Now as to income. The people in the tech fields have been generally above average in pay, but not by much. Census data is way old. The last full collection of data was in 2000 with updates being done by statistical sampling methods. These updates are then forecast forward. As such, its only as good as the sample selection.

For example, the person across the street works for the Post Office. His wife works part time. They bought their house in 2003. Not late on their house payments, have a Mercedes and two BMWs, and SUV and a classic Harley.

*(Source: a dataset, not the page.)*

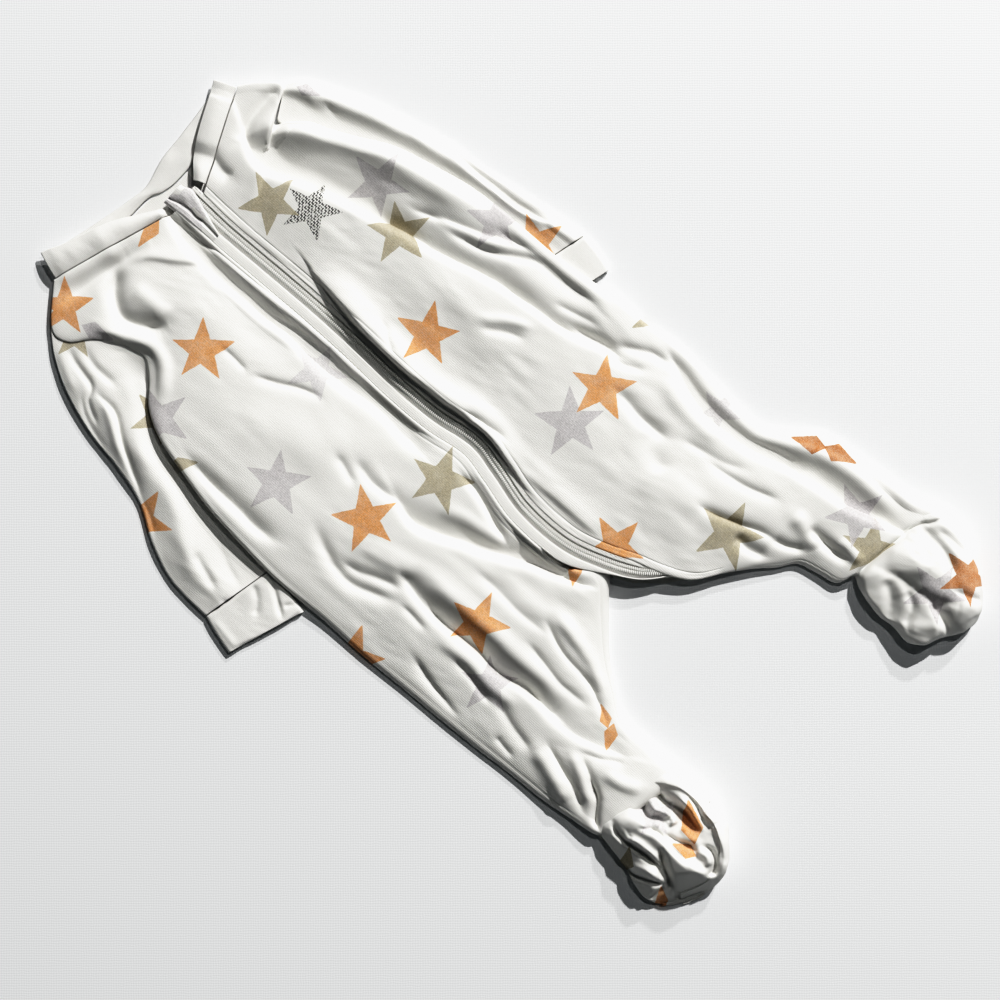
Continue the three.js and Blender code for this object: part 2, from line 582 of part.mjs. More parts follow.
// A foot's skins: the section table run round the outline
function footRings(foot, wall, out) {
  const centre = new THREE.Vector2(...foot.centre);
  const rim = new THREE.CatmullRomCurve3(
    foot.outline.map(([x, y]) => new THREE.Vector3(x, y, 0)), true, "centripetal",
  );
  const ring = (i, share) => {
    const [reach, height] = foot.section[i];
    const edge = rim.getPointAt(share);
    const from = new THREE.Vector2(edge.x - centre.x, edge.y - centre.y);
    const before = foot.section[Math.max(0, i - 1)];
    const after = foot.section[Math.min(foot.section.length - 1, i + 1)];
    const rise = after[1] - before[1];
    const run = (after[0] - before[0]) * from.length();
    const steep = i === 0 ? 1 : rise / Math.hypot(rise, run);
    const level = i === 0 ? 0 : -run / Math.hypot(rise, run);
    const shift = out - wall;
    const scale = reach + (steep * shift) / from.length();
    const x = centre.x + from.x * scale;
    const y = centre.y + from.y * scale;
    const fold = foldHeight(FOOT_FOLDS, x, y) * Math.min(1, (height - foot.section[0][1]) / foot.middle);
    return new THREE.Vector3(x, y, height + fold + level * shift);
  };
  const middle = new THREE.Vector3(
    centre.x,
    centre.y,
    foot.middle + foldHeight(FOOT_FOLDS, centre.x, centre.y) + out - wall,
  );
  return { ring, middle };
}

function footUpper(foot) {
  const skin = (wall) => {
    const { ring, middle } = footRings(foot, wall, 0);
    const rings = foot.section.map((_, i) =>
      Array.from({ length: FOOT_SIDES }, (_unused, k) => ring(i, k / FOOT_SIDES)),
    );
    return { rings, middle };
  };
  const outer = skin(0);
  const inner = skin(JERSEY);
  return hollow(outer.rings, inner.rings, [outer.middle, inner.middle]);
}

function footSole(foot) {
  const [cx, cy] = foot.centre;
  return flatPiece(
    foot.outline.map(([x, y]) => [cx + (x - cx) * SOLE_REACH, cy + (y - cy) * SOLE_REACH]),
    JERSEY,
  );
}

// The turned-back band lies on the foot's rim: the foot's own points, moved out
function ankleBand(foot) {
  const { from, to, firstRing, lastRing, sides } = ANKLE_BAND;
  const start = shareAtAngle(foot, from);
  const sweep = (to - from) / 360;
  const layer = (out) => {
    const { ring } = footRings(foot, 0, out);
    const rows = [];
    for (let i = firstRing; i <= lastRing; i++) {
      rows.push([]);
      for (let k = 0; k <= sides; k++) {
        const share = (start + (sweep * k) / sides) % 1;
        rows[i - firstRing].push(ring(i, share));
      }
    }
    return rows;
  };
  return sheet(layer(BAND_CLEAR + RIB), layer(BAND_CLEAR));
}

// Where the outline passes a direction, in degrees clockwise from +X
function shareAtAngle(foot, degrees) {
  const rim = new THREE.CatmullRomCurve3(
    foot.outline.map(([x, y]) => new THREE.Vector3(x, y, 0)), true, "centripetal",
  );
  let best = 0;
  let least = Infinity;
  for (let i = 0; i < TURN_STEPS; i++) {
    const p = rim.getPointAt(i / TURN_STEPS);
    const angle = THREE.MathUtils.radToDeg(Math.atan2(foot.centre[1] - p.y, p.x - foot.centre[0]));
    const off = Math.abs(((angle - degrees + 540) % 360) - 180);
    if (off < least) {
      least = off;
      best = i / TURN_STEPS;
    }
  }
  return best;
}

const suit = new THREE.Group();
function add(name, geometry, material) {
  const mesh = new THREE.Mesh(geometry, material);
  mesh.name = name;
  suit.add(mesh);
}

const rightFace = frontFace(RIGHT_BODY, RIGHT_LEG, -1);
const leftFace = frontFace(LEFT_BODY, LEFT_LEG, 1);

add("back_panel", flatPiece(BACK_OUTLINE, JERSEY), jersey);
add("front_right", frontPanel(rightFace), jersey);
add("front_left", frontPanel(leftFace), jersey);

add("welt_right", zipStrip(-WELT_TO, -WELT_FROM, 0, JERSEY, 0, ZIP_LENGTH), jersey);
add("welt_left", zipStrip(WELT_FROM, WELT_TO, 0, JERSEY, 0, ZIP_LENGTH), jersey);
const tapeTop = -JERSEY - SEAM;
add("zip_tape_right", zipStrip(-WELT_TO, -WELT_FROM, tapeTop, TAPE_THICK, 0, ZIP_LENGTH), tapeCloth);
add("zip_tape_left", zipStrip(WELT_FROM, WELT_TO, tapeTop, TAPE_THICK, 0, ZIP_LENGTH), tapeCloth);
add("zip_coil", zipStrip(-COIL_HALF, COIL_HALF, 0, COIL_THICK, 0, ZIP_LENGTH), coilPlastic);
add("zip_slider", sliderPiece(), sliderPaint);
add("zip_guard", guardPiece(), jersey);

const rightSleeve = sleeveSections(SLEEVE_RIGHT, "right", armholeBend(rightFace));
const leftSleeve = sleeveSections(SLEEVE_LEFT, "left");
add("sleeve_right", flatTube(rightSleeve, TUBE_ACROSS.sleeve, JERSEY), jersey);
add("sleeve_left", flatTube(leftSleeve, TUBE_ACROSS.sleeve, JERSEY), jersey);
add("cuff_right", flatTube(cuffSections(CUFF_RIGHT), TUBE_ACROSS.cuff, RIB), ribCloth);
add("cuff_left", flatTube(cuffSections(CUFF_LEFT), TUBE_ACROSS.cuff, RIB), ribCloth);

add("neckband_back", flatPiece(BACK_BAND_OUTLINE, RIB), ribCloth);
add("neckband_right", neckband(rightFace, BAND_RIGHT), ribCloth);
add("neckband_left", neckband(leftFace, BAND_LEFT), ribCloth);

add("foot_left_sole", footSole(FOOT_LEFT), jersey);
add("foot_left_upper", footUpper(FOOT_LEFT), jersey);
add("foot_right_sole", footSole(FOOT_RIGHT), jersey);
add("foot_right_upper", footUpper(FOOT_RIGHT), jersey);
add("ankle_band_right", ankleBand(FOOT_RIGHT), ribCloth);

// The origin is on the ground, under the middle of the garment's outline
const reach = new THREE.Box3().setFromObject(suit);
const centre = reach.getCenter(new THREE.Vector3());
suit.position.set(-centre.x, -centre.y, -reach.min.z);

export default suit;
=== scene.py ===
# The looks of a footed baby sleepsuit that lies flat on its back.
# Drawing sizes are millimetres on the garment: +Y to the neck, +X to the wearer's left.
import math
import bmesh
import bpy
import numpy as np
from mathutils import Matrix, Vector


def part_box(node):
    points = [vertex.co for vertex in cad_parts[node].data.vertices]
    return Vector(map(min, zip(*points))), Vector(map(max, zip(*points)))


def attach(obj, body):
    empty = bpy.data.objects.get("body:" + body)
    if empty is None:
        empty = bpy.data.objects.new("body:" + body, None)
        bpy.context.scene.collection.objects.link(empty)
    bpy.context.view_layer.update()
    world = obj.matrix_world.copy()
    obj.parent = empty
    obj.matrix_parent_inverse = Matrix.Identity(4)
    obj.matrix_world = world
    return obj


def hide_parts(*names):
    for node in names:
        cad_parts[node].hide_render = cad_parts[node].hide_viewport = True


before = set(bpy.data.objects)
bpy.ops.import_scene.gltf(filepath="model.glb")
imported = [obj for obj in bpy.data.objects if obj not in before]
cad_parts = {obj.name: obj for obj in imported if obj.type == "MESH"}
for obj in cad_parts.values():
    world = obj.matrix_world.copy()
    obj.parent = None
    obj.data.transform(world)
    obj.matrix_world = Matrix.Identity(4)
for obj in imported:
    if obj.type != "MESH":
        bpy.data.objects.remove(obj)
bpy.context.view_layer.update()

MM = 0.001
FINE = 1.0

# Drawing to frame: the back neckband's outline starts at x -71 and ends at y 301
BACK_BAND_LOW, BACK_BAND_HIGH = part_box("neckband_back")
SHIFT_X = BACK_BAND_LOW[0] / MM + 71.0
SHIFT_Y = BACK_BAND_HIGH[1] / MM - 301.0

# The photograph's frame: millimetres for each pixel, and how far the garment is turned in it
PIXEL = 0.6
TURN = math.radians(42)
PHOTO_MIDDLE = (513.5, 493.5)
PHOTO_RIGHT = (math.sin(TURN), -math.cos(TURN))
PHOTO_UP = (math.cos(TURN), math.sin(TURN))


def from_photo(px, py):
    """A pixel of the photograph as a place on the garment, in drawing millimetres."""
    u = (px - PHOTO_MIDDLE[0]) * PIXEL
    v = (PHOTO_MIDDLE[1] - py) * PIXEL
    return (
        u * PHOTO_RIGHT[0] + v * PHOTO_UP[0],
        u * PHOTO_RIGHT[1] + v * PHOTO_UP[1],
    )


# Camera, straight above
PHOTO_SIDE = 1000
CAMERA_HEIGHT = 1.5
FIELD = PHOTO_SIDE * PIXEL * MM
middle_x, middle_y = from_photo(PHOTO_SIDE / 2, PHOTO_SIDE / 2)
camera_data = bpy.data.cameras.new("camera")
camera_data.sensor_width = 36.0
camera_data.lens = camera_data.sensor_width * CAMERA_HEIGHT / FIELD
camera_data.clip_end = 20.0
camera = bpy.data.objects.new("camera", camera_data)
camera.location = ((middle_x + SHIFT_X) * MM, (middle_y + SHIFT_Y) * MM, CAMERA_HEIGHT)
camera.rotation_euler = (0, 0, math.atan2(PHOTO_RIGHT[1], PHOTO_RIGHT[0]))
bpy.context.scene.collection.objects.link(camera)
bpy.context.scene.camera = camera

# Thickness of each piece's cloth
THICK = {
    "jersey": 0.9, "rib": 1.5, "back": 1.3, "front_band": 1.2, "back_band": 1.1, "welt": 0.7,
    "tape": 0.5, "guard": 0.9, "sole": 0.9, "ankle_band": 1.2,
}
FLOOR_GAP = 0.5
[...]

In our neighborhood of 459 houses, we have had 10 foreclosures. We have firemen, police and teachers for neighbors. Now around here, they are advertising starting salaries for Policy at from $63k to $75k depending on which agency. Fire makes more. This is a far cry from the $54k statewide average. They make their numbers work because living here is more important to them that living in some places loaded with rednecks (which CAN include some central valley locations and even areas in east county).

Now the rental market, those tend to move with the job figures (as well as the supply of units) more than owner occupant does. This is because renting is a temporary situation and is viewed by the tenant as being temporary. Most people have so little understanding of economics that the buy vs rent equation is foreign to them. Many even have trouble with supply and demand.